Through the four lenses of motivation, flow, learning environments, and game design, there are
clear connections that show how learning and gaming are fundamentally built from the same
base. Figure 1 illustrates the commonalities between these four lenses.
Figure 1: Commonalities between the four lenses of motivation, flow,
learning environments, and game design are illustrated horizontally
(Motivation: Keller [9]; Flow: Rieber [15]; Learning Environments:
Houseer & Deloach [7]; Game Design: Lepper & Malone [11]).
EDUCATIONAL GAMING
The diagram below illustrates the potential for well-designed educational games:
Games Play Flow Motivation Learning
Games foster play, which produces a state of flow, which increases motivation, which supports
the learning process. The juncture of learning outcomes with well-designed game mechanics can
result in learning experiences which are intrinsically motivating. The challenge for educational
designers is to build environments where the dynamics of learning are fully integrated with the
dynamics of game-play.
Endogenous Fantasy
Lepper and Malone describe a term called ‘Fantasy’. According to Hoonhout, Diederiks, &
Stienstra [6], fantasy has to do with the scene in which the activity is embedded; this should aim
to intrigue the user, and provide an attractive setting. Fantasy is what players first experience
when they play a game. They see the graphics, hear the sounds, and interact with the world.

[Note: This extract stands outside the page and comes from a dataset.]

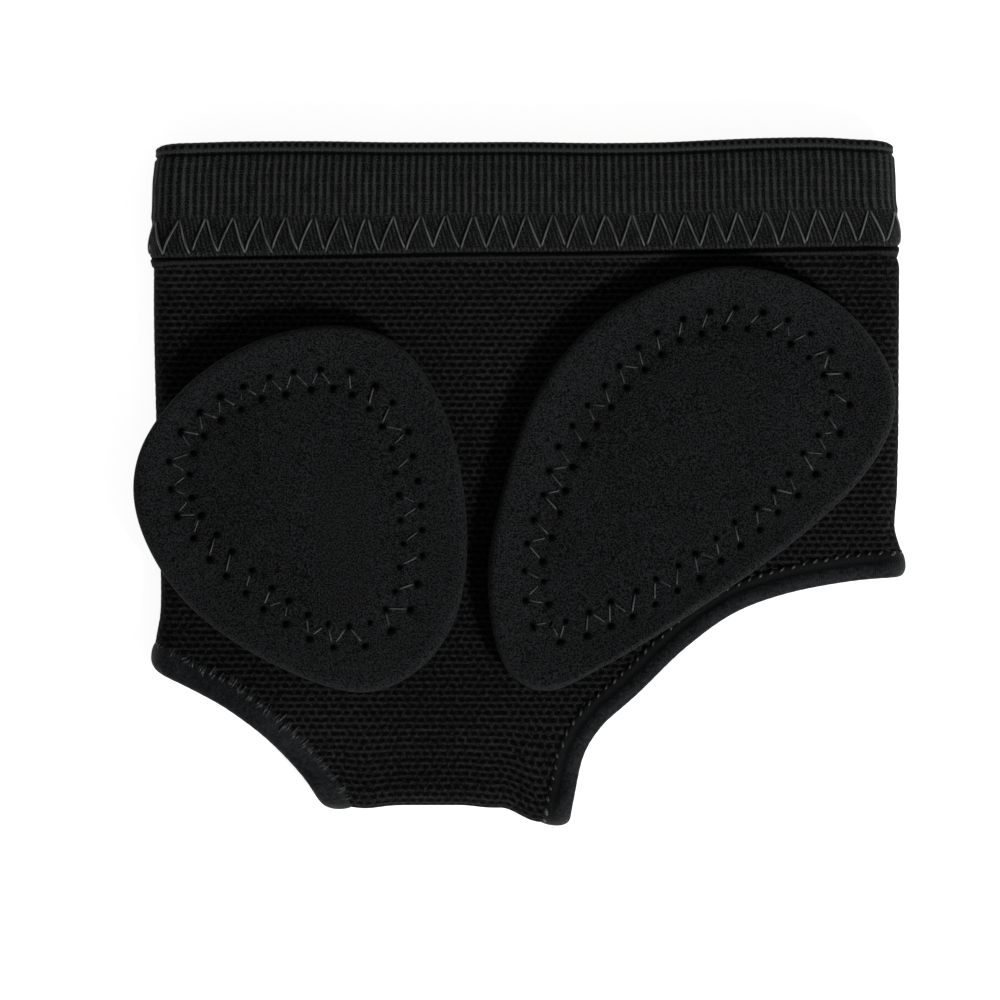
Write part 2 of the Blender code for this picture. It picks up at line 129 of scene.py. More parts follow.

Many educational games implement a form of educational ‘sugar coating’ known as exogenous
fantasies [15]. In these types of educational games, the game and all its components are used
merely to improve the educational setting. In contrast, games that employ endogenous fantasies
weave the content into the game. One cannot tell where the game stops and the content begins
[15].
According to Salen and Zimmerman [16], play takes place within a ‘magic circle’. The magic
circle defines the space where the game takes place. It is a finite space with infinite possibility
where the learner is able to suspend all disbelief. Huizinga [8] describes these places as
“temporal worlds within the ordinary world, dedicated to the performance of an act apart”. If
learning takes place outside of the magic circle, the game’s powerful ability to draw the learner
into a state of flow is broken, and the learning becomes an incidental intrusion. In a fully
integrated educational game, ‘stealth learning’ can occur naturally within the context of the game
world [5, 14].
Immersion
Educational game designers therefore need an understanding of how to create games that enable
the learner to enter the magic circle. To enter the magic circle, the learner must immerse
themselves through the pleasurable surrender of the mind to an imaginative world [13]. There are
four essential properties that describe digital environments such as games; digital environments
are procedural, participatory, spatial, and encyclopedic [13]. The latter two of these properties
focus on the concept of immersion. The spatial properties of digital environments can often draw
the learner in by enticing them to enter the space within the game. To create strong spatial
qualities, games use compelling graphics, sound, and physical interaction to help the learner
enter into the gaming world. If the game is encyclopedic enough to respond to the learner’s input
once the learner is immersed within the world, the learner enters into the magic circle. Once
inside the magic circle, outside things do not distract; rather, the learner’s focus is solely on the
game and the events taking place within the game world.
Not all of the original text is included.